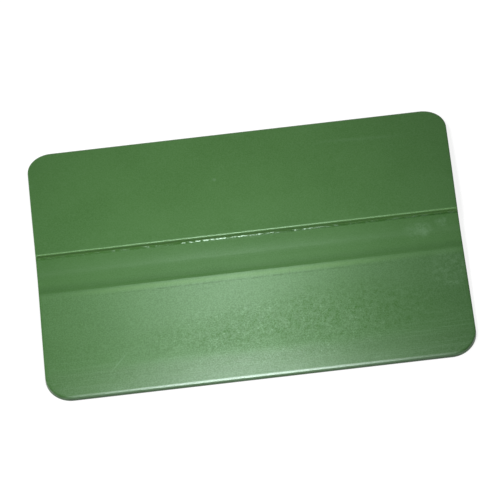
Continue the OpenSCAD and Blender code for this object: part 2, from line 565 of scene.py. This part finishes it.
def pigment(paint, x, part, mark, blotches, flecks, sand):
    """The plastic's colour, with grime, painted shade and painted highlights, darker towards the ends,
    and pale scratches.
    """
    colour = paint.mix(paint.fade(blotches, 0.35, 0.65), DEEP_GREEN, FRESH_GREEN)
    colour = paint.mix(paint.times(paint.fade(flecks, 0.35, 0.75), 0.25), colour, FLECK_GREEN)
    colour = paint.mix(paint.times(sand, 0.45), colour, SAND_GREEN)

    # Darker towards both ends of the card
    towards_ends = paint.times(x, x, 1 / 2600)
    # Painted shade on the blade's right side
    blade_right_shade = paint.times(part["blade"], paint.fade(x, 4.0, 42.0))
    # Painted shade on the right of the step's foot
    foot_right_shade = paint.times(part["foot"], paint.fade(x, -35.0, 10.0, 0.0, 0.5))
    grime_and_shade = paint.times(paint.most(towards_ends, paint.times(mark["grime_line"], 0.8)), 0.32)
    # Painted shade in the hollow before the bead and on the blade's upright rim
    grime_and_shade = paint.add(grime_and_shade, paint.times(blade_right_shade, 0.28), paint.times(part["before_bead"], 0.2),
                      paint.times(part["blade_rim"], 0.5), foot_right_shade)
    # Painted shade along the crease, and a nick
    grime_and_shade = paint.most(grime_and_shade, paint.times(part["crease"], 0.3), paint.times(mark["nick"], 0.5))
    # Grime and painted shade darken the colour here
    colour = paint.mix(grime_and_shade, colour, GRIME_AND_SHADE)
    # Painted highlight on the step's lip and wall
    colour = paint.mix(paint.times(part["step"], 0.6), colour, STEP_PAINTED_HIGHLIGHT)
    # Painted highlight on the bead
    colour = paint.mix(paint.times(part["bead"], 0.24), colour, BEAD_PAINTED_HIGHLIGHT)

    shares = {"scuffs": 0.2, "smudges": 0.32, "long_scratch": 0.3, "star": 0.32, "pit": 0.25,
              "specks": 0.32, "drawn_lines": 0.08, "handle_streak": 0.09}
    pale = paint.most(*[paint.times(mark[name], share) for name, share in shares.items()])
    return paint.mix(pale, colour, SCRATCH_GREEN)


def shine(paint, place, x, part, mark, sand):
    """How strongly the surface mirrors: glints along the step's foot, less where it is rubbed."""
    dashes = paint.noise(paint.turned(place, 0, (0.7, 1.5, 1.5)), 1.0, 3.0, 0.7)
    glints = paint.math("SUBTRACT", paint.fade(dashes, 0.44, 0.58, -0.48, 0.85),
                        paint.fade(paint.away(x, 2.5), 6.0, 22.0, 0.0, 0.6))
    edge = paint.times(part["blade_edge"], paint.fade(paint.away(x, -3.0), 15.0, 50.0, 1.1, 0.6))
    speckle = paint.times(paint.math("SUBTRACT", sand, 0.5),
                          paint.add(paint.times(part["blade"], 0.08),
                                    paint.times(mark["blade_middle"], 0.16), 0.08))
    gloss = paint.add(0.5, paint.times(part["lip"], 0.2), paint.times(part["foot"], glints), edge)
    gloss = paint.add(gloss, paint.times(mark["rubbed"], -0.3), paint.times(part["bevel"], -0.12))
    gloss = paint.add(gloss, paint.times(part["ramp"], 0.16), paint.times(part["before_bead"], -0.06))
    gloss = paint.add(gloss, paint.times(part["crease"], -0.16), paint.times(part["bead"], -0.06))
    return paint.add(gloss, speckle)


def relief(paint, mark, blotches, mottle, flecks, grain):
    """Height of the surface in millimetres: moulded waviness and grain, and scratches."""
    height = paint.add(paint.times(blotches, 0.05), paint.times(mottle, 0.012),
                       paint.times(flecks, 0.004), paint.times(grain, 0.001))
    height = paint.add(height, paint.times(mark["scuffs"], -0.003),
                       paint.times(mark["drawn_lines"], -0.002),
                       paint.times(mark["long_scratch"], -0.006), paint.times(mark["star"], -0.006))
    return paint.add(height, paint.times(mark["pit"], 0.01), paint.times(mark["smudges"], 0.01))


def green_plastic():
    """Satin green plastic, finely grained, scuffed on the blade and polished along its edges, with
    painted highlights and painted shade in its colour.
    """
    paint = Shading("green_plastic")
    spot = paint.node("ShaderNodeTexCoord", {}).outputs["Object"]
    # From here on, lengths in the material are in millimetres
    place = paint.node("ShaderNodeVectorMath", {0: spot, 1: (1 / MM, 1 / MM, 1 / MM)},
                       operation="MULTIPLY").outputs[0]
    x, y, z = paint.node("ShaderNodeSeparateXYZ", {0: place}).outputs
    blotches = paint.noise(place, 0.07, 3.0)
    mottle = paint.noise(place, 0.35, 3.0)
    flecks = paint.noise(place, 1.9, 3.0, 0.65)
    grain = paint.noise(place, 6.0, 2.0, 0.6)
    sand = paint.fade(paint.noise(place, 3.0, 2.0, 0.7), 0.36, 0.64)
    part = stretches(paint, x, y, z, mottle)
    mark = marks_of_use(paint, place, x, y, mottle)

    inputs = paint.shader.inputs
    paint.put(inputs["Base Color"], pigment(paint, x, part, mark, blotches, flecks, sand))
    rough = paint.add(0.325, paint.times(mottle, 0.03), paint.times(mark["scuffs"], 0.03),
                      paint.times(part["foot"], -0.12))
    paint.put(inputs["Roughness"], rough)
    paint.put(inputs["Specular IOR Level"], shine(paint, place, x, part, mark, sand))
    paint.put(inputs["Specular Tint"], paint.mix(part["bevel"], SHEEN_TINT, BEVEL_SHEEN_TINT))
    height = relief(paint, mark, blotches, mottle, flecks, grain)
    bump = paint.node("ShaderNodeBump", {"Height": height, "Distance": MM, "Strength": 1.0})
    paint.put(inputs["Normal"], bump.outputs[0])
    return paint.material


def build_floor():
    """Plain pale paper that glows a little, a hair below the card's back."""
    half = FLOOR_HALF
    corners = [(-half, -half, 0), (half, -half, 0), (half, half, 0), (-half, half, 0)]
    floor = new_object("floor", corners, [(0, 1, 2, 3)])
    paper = Shading("floor_paper")
    inputs = paper.shader.inputs
    paper.put(inputs["Base Color"], FLOOR_COLOUR)
    paper.put(inputs["Roughness"], FLOOR_ROUGHNESS)
    paper.put(inputs["Emission Color"], (1, 1, 1, 1))
    paper.put(inputs["Emission Strength"], FLOOR_GLOW)
    floor.data.materials.append(paper.material)
    floor.location.z = -FLOOR_DROP


def area_light(name, place, target, size, power):
    """A white rectangular light of this size and power in watts, at place, facing target."""
    data = bpy.data.lights.new(name, "AREA")
    data.shape = "RECTANGLE"
    data.size, data.size_y = size
    data.energy = power
    light = bpy.data.objects.new(name, data)
    light.location = place
    aim = Vector(target) - Vector(place)
    light.rotation_mode = "QUATERNION"
    light.rotation_quaternion = aim.to_track_quat("-Z", "Y")
    bpy.context.scene.collection.objects.link(light)
    return light


def build_lights():
    """An even sky, a strip over the card, a strip in front of the blade and a box at the left."""
    world = bpy.data.worlds.new("studio")
    world.use_nodes = True
    sky = world.node_tree.nodes["Background"]
    sky.inputs["Color"].default_value = (1, 1, 1, 1)
    sky.inputs["Strength"].default_value = SKY_STRENGTH
    bpy.context.scene.world = world
    area_light("strip_box", (-0.006, -0.009, 0.16), (-0.006, -0.086, 0), (0.029, 0.123), 0.25)
    area_light("front_strip", (-0.002, -0.10, 0.125), (0, 0, 0), (0.031, 0.07), 0.15)
    side_box = area_light("side_box", (-0.19, 0.03, 0.12), (0, 0, 0), (0.11, 0.11), 0.44)
    # It only brightens the left, with no glare of its own on the satin faces
    side_box.visible_glossy = False


def build_camera():
    """A long lens that looks down at the card, rolled so that the card rises to the right."""
    data = bpy.data.cameras.new("camera")
    data.sensor_width = SENSOR_MM
    data.lens = LENS_MM
    camera = bpy.data.objects.new("camera", data)
    turn = Matrix.Rotation(CAMERA_TURN, 3, "Z")
    back = turn @ Vector((0, -math.cos(CAMERA_ELEVATION), math.sin(CAMERA_ELEVATION)))
    level_up = turn @ Vector((0, math.sin(CAMERA_ELEVATION), math.cos(CAMERA_ELEVATION)))
    along = turn @ Vector((1, 0, 0))
    right = along * math.cos(CAMERA_ROLL) - level_up * math.sin(CAMERA_ROLL)
    up = along * math.sin(CAMERA_ROLL) + level_up * math.cos(CAMERA_ROLL)
    centre = (card_low + card_high) / 2
    place = centre + back * CAMERA_DISTANCE + right * CAMERA_RIGHT + up * CAMERA_UP
    camera.matrix_world = Matrix((
        (right.x, up.x, back.x, place.x),
        (right.y, up.y, back.y, place.y),
        (right.z, up.z, back.z, place.z),
        (0, 0, 0, 1),
    ))
    bpy.context.scene.collection.objects.link(camera)
    bpy.context.scene.camera = camera


card = build_card()
card.data.materials.append(green_plastic())
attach(card, "root")
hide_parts(CARD)

build_floor()
build_lights()
build_camera()
bpy.context.scene.view_settings.view_transform = "Standard"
---+---
_Required work:_
Tally how many lines of the data include the word "scene". Write the number and nothing else.

_Completed task:_
6